** Begin **
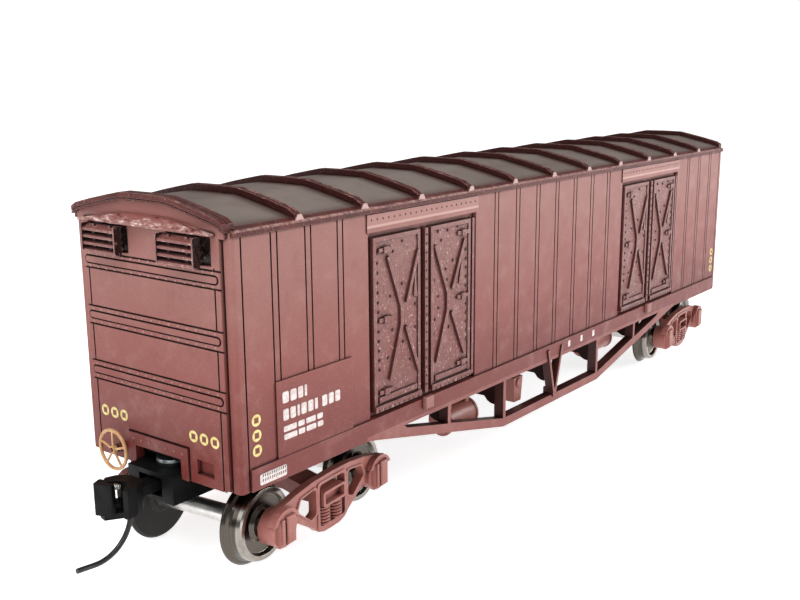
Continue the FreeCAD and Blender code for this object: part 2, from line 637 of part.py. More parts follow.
def bolster():
    """The cross beam that carries the pivot and ends in the side frame windows."""
    beam = slab_x([(-12.5, 5.3), (-12.5, 7.2), (-9.0, 7.4), (-4.0, 8.6), (4.0, 8.6), (9.0, 7.4),
                   (12.5, 7.2), (12.5, 5.3), (9.0, 5.3), (6.0, 6.2), (-6.0, 6.2), (-9.0, 5.3)], -1.95, 1.95)
    pad = rod(3.4, (0, 0, 6.2), (0, 0, 9.95))
    tips = []
    pockets = []
    for side in (-1, 1):
        y0, y1 = sorted((side * 11.6, side * 12.95))
        tip = box(-2.4, 2.4, y0, y1, 5.2, 7.25)
        tips.append(rounded_edges(tip, 0.4, lambda c: abs(abs(c.y) - 12.275) < 0.01))
        y0, y1 = sorted((side * 12.0, side * 13.5))
        pocket = box(-2.1, 2.1, y0, y1, 5.5, 6.95)
        pockets.append(rounded_edges(pocket, 0.25, lambda c: abs(abs(c.y) - 12.75) < 0.01))
    pivot = rod(PIVOT_R + FIT, (0, 0, 5), (0, 0, 11))
    return fuse([beam, pad] + tips).cut(pockets + [pivot])


def bearing_cups():
    """The four turned cups that the axle points run in."""
    cups = []
    for x in (-HALF_WHEELBASE, HALF_WHEELBASE):
        for side in (-1, 1):
            outer = rod(1.15, (x, side * 10.5, AXLE_Z), (x, side * 13.0, AXLE_Z))
            bore = rod(JOURNAL_R + FIT, (x, side * 10.4, AXLE_Z), (x, side * 11.9, AXLE_Z))
            cone = Part.makeCone(JOURNAL_R + FIT, 0.14, 0.93, V(x, side * 11.9, AXLE_Z), V(0, side, 0))
            cups.append(outer.cut([bore, cone]))
    return Part.makeCompound(cups)


def bogie_screw(end):
    """The screw that a bogie swivels on, its head under the bolster."""
    x = end * BOGIE_X
    head = rod(1.9, (x, 0, 5.2), (x, 0, 6.14))
    shank = rod(PIVOT_R, (x, 0, 6.1), (x, 0, FLOOR_TOP))
    slot = box(x - 3, x + 3, -0.2, 0.2, 5, 5.55)
    return fuse([head, shank]).cut(slot)


# ----------------------------------------------------------------- wheelsets

def axle(x):
    half = [rod(AXLE_R, (x, -10.2, AXLE_Z), (x, 10.2, AXLE_Z)),
            rod(JOURNAL_R, (x, -11.9, AXLE_Z), (x, 11.9, AXLE_Z))]
    points = [Part.makeCone(JOURNAL_R, 0.1, 0.85, V(x, s * 11.9, AXLE_Z), V(0, s, 0)) for s in (-1, 1)]
    return fuse(half + points)


def wheel(x, side, bore):
    """A disc wheel turned with flange, coned tread and a sunk web."""
    profile = [(bore, 6.9), (1.9, 6.9), (2.1, 7.2), (5.3, 7.2),
               (FLANGE_R, 7.42), (FLANGE_R, 7.66), (5.3, 7.95), (4.95, 8.15), (4.8, 8.45),
               (4.66, 9.65), (4.5, 9.9), (3.95, 9.9), (3.7, 9.3), (2.3, 9.15), (1.85, 9.6),
               (1.7, 10.1), (bore, 10.1)]
    points = [V(x + radius, side * y, AXLE_Z) for radius, y in profile]
    return polygon(points).revolve(V(x, 0, AXLE_Z), V(0, 1, 0), 360)


def insulating_bush(x):
    outer = rod(1.4, (x, -10.1, AXLE_Z), (x, -6.9, AXLE_Z))
    return outer.cut(rod(AXLE_R, (x, -11, AXLE_Z), (x, -6, AXLE_Z)))


# ------------------------------------------------------------------ couplers

def coupler_box():
    """The draught box: roof, sides and the post that the coupler swings on."""
    shell = box(BOX_FRONT, BOX_BACK, -BOX_Y, BOX_Y, BOX_LOW + BOX_LID, BOX_TOP)
    shell = rounded_edges(shell, 0.5, lambda c: abs(c.y) > BOX_Y - 0.01 and c.x > BOX_BACK - 0.01)
    hollow = box(BOX_FRONT + 0.6, BOX_BACK - 0.6, -BOX_Y + 0.6, BOX_Y - 0.6, BOX_LOW, CAVITY_TOP)
    mouth = box(BOX_FRONT - 1, BOX_FRONT + 1, -2.1, 2.1, BOX_LOW, CAVITY_TOP)
    post = rod(CENTRE_POST_R, (-COUPLER_X, 0, BOX_LOW + BOX_LID), (-COUPLER_X, 0, BOX_TOP))
    bore = rod(0.8, (-COUPLER_X, 0, 8), (-COUPLER_X, 0, 14))
    return fuse([shell.cut([hollow, mouth]), post]).cut(bore)


def coupler_box_lid():
    lid = box(BOX_FRONT, BOX_BACK, -BOX_Y, BOX_Y, BOX_LOW, BOX_LOW + BOX_LID)
    lid = rounded_edges(lid, 0.5, lambda c: abs(c.y) > BOX_Y - 0.01 and c.x > BOX_BACK - 0.01)
    return lid.cut(rod(0.8, (-COUPLER_X, 0, 8), (-COUPLER_X, 0, 14)))


def coupler_screw():
    head = rod(1.5, (-COUPLER_X, 0, 8.2), (-COUPLER_X, 0, BOX_LOW))
    shank = rod(0.8, (-COUPLER_X, 0, BOX_LOW - 0.1), (-COUPLER_X, 0, FLOOR_TOP))
    slot = box(-COUPLER_X - 3, -COUPLER_X + 3, -0.2, 0.2, 8, 8.5)
    return fuse([head, shank]).cut(slot)


def coupler_washer():
    ring = rod(1.9, (-COUPLER_X, 0, BOX_TOP), (-COUPLER_X, 0, FLOOR_BOTTOM))
    return ring.cut(rod(0.8, (-COUPLER_X, 0, 12), (-COUPLER_X, 0, 14)))


def coupler_head():
    """Shank, guard arm and knuckle lugs in one casting, swinging on the box post."""
    ring = rod(2.1, (-COUPLER_X, 0, 10.15), (-COUPLER_X, 0, 11.35))
    shank = box(-76.0, -COUPLER_X, -1.2, 1.2, 10.15, 11.35)
    hood = slab_z([(-75.3, -1.2), (-75.3, 1.2), (-76.3, 2.3), (-77.6, 2.75), (-78.15, 2.3), (-78.15, 1.3),
                   (-77.2, 0.6), (-77.0, -0.4), (-77.5, -1.2), (-78.9, -2.2), (-78.7, -2.8),
                   (-77.2, -2.5), (-76.0, -1.9)], 8.9, 12.4)
    pocket = box(-80, -76.35, 0.45, 3.2, 9.5, 11.8)
    kx, ky = KNUCKLE_AT
    pin = rod(0.35, (kx, ky, 9.0), (kx, ky, 12.3))
    bore = rod(CENTRE_POST_R + FIT, (-COUPLER_X, 0, 9), (-COUPLER_X, 0, 13))
    body = fuse([ring, shank, hood]).cut([pocket, bore])
    return fuse([body, pin])


def knuckle():
    """The hooked jaw, with the tongue under the head that carries the trip pin."""
    kx, ky = KNUCKLE_AT
    face = slab_z([(-78.45, 2.6), (-80.0, 1.85), (-79.2, -0.5), (-78.5, -0.3), (-78.75, 0.8), (-78.45, 1.2)],
                  8.7, 12.6)
    face = rounded_edges(face, 0.25, lambda c: 8.8 < c.z < 12.5)
    arm = slab_z([(-79.0, 1.2), (-79.0, 2.3), (-77.4, 2.6), (kx + 0.7, ky), (kx, ky - 0.75)], 9.6, 11.7)
    drop = slab_z([(-79.3, 1.0), (-79.0, 2.2), (-78.45, 2.4), (-78.45, 1.0)], 7.95, 9.0)
    tongue = slab_z([(-79.3, 1.0), (-79.0, 2.2), (-77.3, 1.3), (-75.8, 0.55), (-75.8, -0.55),
                     (-76.9, -0.6)], 7.95, 8.7)
    hole = rod(0.35 + FIT, (kx, ky, 7), (kx, ky, 13))
    socket = rod(TRIP_R, (-76.4, 0, 7), (-76.4, 0, 9))
    return fuse([face, arm, drop, tongue]).cut([hole, socket])


def trip_pin():
    """The curved wire under the coupler: a stem, one long bend and a short straight end."""
    radius = 5.0
    lean, sweep = math.radians(10), math.radians(95)
    bend = V(-76.4, 0, 7.75)

    def on_bend(angle):
        return bend + V(radius * (math.cos(angle) - math.cos(lean)), 0,
                        -radius * (math.sin(angle) - math.sin(lean)))
    last = on_bend(sweep)
    tip = last + V(-math.sin(sweep), 0, -math.cos(sweep)) * 2.4
    arc = Part.Arc(bend, on_bend((lean + sweep) / 2), last).toShape()
    curve = Part.Wire([arc, Part.makeLine(last, tip)])
    section = Part.Wire(Part.makeCircle(TRIP_R, bend, V(-math.sin(lean), 0, -math.cos(lean))))
    wire = curve.makePipeShell([section], True, False)
    stem = rod(TRIP_R, (-76.4, 0, 7.7), (-76.4, 0, 8.7))
    return fuse([wire, stem])


def centring_spring():
    """The flat bronze spring under the shank, with a finger along each side of it."""
    ring = rod(2.0, (-COUPLER_X, 0, 9.65), (-COUPLER_X, 0, 10.0))
    pieces = [ring]
    for side in (-1, 1):
        y0, y1 = sorted((side * 1.35, side * 1.6))
        pieces.append(box(-72.4, -COUPLER_X + 1.2, y0, y1, 9.65, 11.2))
    bore = rod(2.15, (-COUPLER_X, 0, 10.05), (-COUPLER_X, 0, 12))
    post = rod(CENTRE_POST_R + FIT, (-COUPLER_X, 0, 9), (-COUPLER_X, 0, 12))
    return fuse(pieces).cut([bore, post])


# -------------------------------------------------------------------- pieces

def bogie_pieces(end, place):
    frame = side_frame()
    beam = bolster()
    cups = bearing_cups()
    return {
        f"bogie_{place}_bolster": placed_bogie(beam, end),
        f"bogie_{place}_frame_left": placed_bogie(frame, end),
        f"bogie_{place}_frame_right": placed_bogie(flipped_y(frame), end),
        f"bogie_{place}_bearing_cups": placed_bogie(cups, end),
    }


def wheelset_pieces(number, end, offset):
    """Pieces of one wheelset; the left wheel is the one on a bush."""
    pieces = {
        f"axle_{number}": axle(offset),
        f"wheel_{number}_left": wheel(offset, -1, 1.4),
        f"wheel_{number}_right": wheel(offset, 1, AXLE_R),
        f"insulating_bush_{number}": insulating_bush(offset),
    }
    for name, shape in pieces.items():
        placed = shape.copy()
        placed.rotate(V(0, 0, 0), UP, BOGIE_YAW)
        placed.translate(V(end * BOGIE_X, 0, 0))
        pieces[name] = placed
    return pieces


def coupler_pieces(place, move):
    return {
        f"coupler_box_{place}": move(coupler_box()),
        f"coupler_box_lid_{place}": move(coupler_box_lid()),
        f"coupler_head_{place}": move(coupler_head()),
        f"centring_spring_{place}": move(centring_spring()),
        f"knuckle_{place}": move(knuckle()),
        f"trip_pin_{place}": move(trip_pin()),
        f"end_vents_{place}": move(end_vents()),
    }


def as_made(shape):
    return shape


def all_pieces():
    truss = side_truss()
    left_door = door_pair()
    pieces = {
        "body_shell": body_shell(),
        "roof": roof(),
        "door_left_front": left_door,
        "door_left_rear": left_door.translated(V(DOOR_X[0] + DOOR_X[1], 0, 0)),
        "door_right_rear": half_turn(left_door),
        "door_right_front": half_turn(left_door.translated(V(DOOR_X[0] + DOOR_X[1], 0, 0))),
        "door_keepers": door_keepers(),
        "truss_left": truss,
        "truss_right": flipped_y(truss),
        "cross_bearers": cross_bearers(),
        "centre_sill": centre_sill(),
        "floor": floor(),
        "ballast_weight": ballast_weight(),
        "brake_cylinder": brake_cylinder(),
        "air_reservoir": air_reservoir(),
        "control_valve": control_valve(),
        "handwheel": handwheel(),
        "handwheel_spindle": handwheel_spindle(),
        "bogie_screws": Part.makeCompound([bogie_screw(end) for end in (-1, 1)]),
        "coupler_screws": Part.makeCompound([coupler_screw(), half_turn(coupler_screw())]),
        "coupler_washers": Part.makeCompound([coupler_washer(), half_turn(coupler_washer())]),
    }
    for place, end, move in (("front", -1, as_made), ("rear", 1, half_turn)):
        pieces.update(coupler_pieces(place, move))
        pieces.update(bogie_pieces(end, place))
    stations = ((1, -1, -HALF_WHEELBASE), (2, -1, HALF_WHEELBASE),
                (3, 1, -HALF_WHEELBASE), (4, 1, HALF_WHEELBASE))
    for number, end, offset in stations:
        pieces.update(wheelset_pieces(number, end, offset))
    return pieces


def main():
    os.makedirs("parts", exist_ok=True)
    for name, shape in all_pieces().items():
        if not shape.isValid():
            raise ValueError(f"{name} is not a valid shape")
        shape.exportStep(f"parts/{name}.step")
        print(f"{name}: {len(shape.Solids)} solids, {shape.Volume:.1f} mm3")


main()
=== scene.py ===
import math
import random

import bmesh
import bpy
from mathutils import Matrix, Vector


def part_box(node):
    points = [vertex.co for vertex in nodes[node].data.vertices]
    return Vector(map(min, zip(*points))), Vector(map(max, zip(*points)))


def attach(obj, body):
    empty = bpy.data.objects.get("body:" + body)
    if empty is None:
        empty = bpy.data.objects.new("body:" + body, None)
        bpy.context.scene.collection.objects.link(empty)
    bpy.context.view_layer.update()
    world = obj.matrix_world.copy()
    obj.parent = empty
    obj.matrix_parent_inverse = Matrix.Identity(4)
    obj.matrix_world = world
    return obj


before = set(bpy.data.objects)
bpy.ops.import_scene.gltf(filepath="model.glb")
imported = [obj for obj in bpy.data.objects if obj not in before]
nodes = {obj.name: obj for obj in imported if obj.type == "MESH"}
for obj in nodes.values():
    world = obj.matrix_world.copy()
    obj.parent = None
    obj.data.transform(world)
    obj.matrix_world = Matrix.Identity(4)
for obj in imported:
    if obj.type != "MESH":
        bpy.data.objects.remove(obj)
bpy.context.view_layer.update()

# A model box wagon. Lengths of the wagon are in millimetres and are scaled to metres as meshes are
# made; the camera, the lights and the floor are in metres. -X is the front end, -Y the left side.
MM = 0.001
SMOOTH_ANGLE = math.radians(60)    # edges sharper than this stay sharp
rng = random.Random(7)


def high_corner(node):
    """The high corner of a CAD node's box, in millimetres."""
    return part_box(node)[1] / MM


sill_y = high_corner("body_shell").y       # outer face of the side sill
plate_y = sill_y - 0.3                     # outer face of the planked side
end_x = high_corner("roof").x - 0.1        # outer face of the end panel
DOOR_FACE = 13.75          # outer face of the door leaves
BOGIE_TURN = 6.2           # how far each bogie stands turned at rest, in degrees

HALF_TURN = Matrix.Rotation(math.pi, 4, "Z")
BOTH_ENDS = [Matrix.Identity(4), HALF_TURN]
DOOR_SHIFT = Matrix.Translation(Vector((71.7, 0, 0)))      # from the front doors to the rear ones
DOOR_PLACES = [Matrix.Identity(4), DOOR_SHIFT, HALF_TURN, HALF_TURN @ DOOR_SHIFT]
OUT_LEFT = Vector((0, -1, 0))
OUT_FRONT = Vector((-1, 0, 0))


# ------------------------------------------------------------------ camera

def make_camera():
    data = bpy.data.cameras.new("camera")
    data.sensor_width = 36
    data.lens = 46.98
    data.shift_x = -0.03457
    data.shift_y = 0.00666
    camera = bpy.data.objects.new("camera", data)
    camera.location = (-0.148215, -0.096743, 0.060154)
    camera.rotation_euler = (math.radians(76.961), 0, math.radians(-53.625))
    bpy.context.scene.collection.objects.link(camera)
    bpy.context.scene.camera = camera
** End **
■ Exercise brief: Your task is to reproduce exactly the lines beginning at the line containing "for place, end, move" and ending at the line containing "obj.data.transform(world)", inclusive.

■ Response below:
    for place, end, move in (("front", -1, as_made), ("rear", 1, half_turn)):
        pieces.update(coupler_pieces(place, move))
        pieces.update(bogie_pieces(end, place))
    stations = ((1, -1, -HALF_WHEELBASE), (2, -1, HALF_WHEELBASE),
                (3, 1, -HALF_WHEELBASE), (4, 1, HALF_WHEELBASE))
    for number, end, offset in stations:
        pieces.update(wheelset_pieces(number, end, offset))
    return pieces


def main():
    os.makedirs("parts", exist_ok=True)
    for name, shape in all_pieces().items():
        if not shape.isValid():
            raise ValueError(f"{name} is not a valid shape")
        shape.exportStep(f"parts/{name}.step")
        print(f"{name}: {len(shape.Solids)} solids, {shape.Volume:.1f} mm3")


main()
=== scene.py ===
import math
import random

import bmesh
import bpy
from mathutils import Matrix, Vector


def part_box(node):
    points = [vertex.co for vertex in nodes[node].data.vertices]
    return Vector(map(min, zip(*points))), Vector(map(max, zip(*points)))


def attach(obj, body):
    empty = bpy.data.objects.get("body:" + body)
    if empty is None:
        empty = bpy.data.objects.new("body:" + body, None)
        bpy.context.scene.collection.objects.link(empty)
    bpy.context.view_layer.update()
    world = obj.matrix_world.copy()
    obj.parent = empty
    obj.matrix_parent_inverse = Matrix.Identity(4)
    obj.matrix_world = world
    return obj


before = set(bpy.data.objects)
bpy.ops.import_scene.gltf(filepath="model.glb")
imported = [obj for obj in bpy.data.objects if obj not in before]
nodes = {obj.name: obj for obj in imported if obj.type == "MESH"}
for obj in nodes.values():
    world = obj.matrix_world.copy()
    obj.parent = None
    obj.data.transform(world)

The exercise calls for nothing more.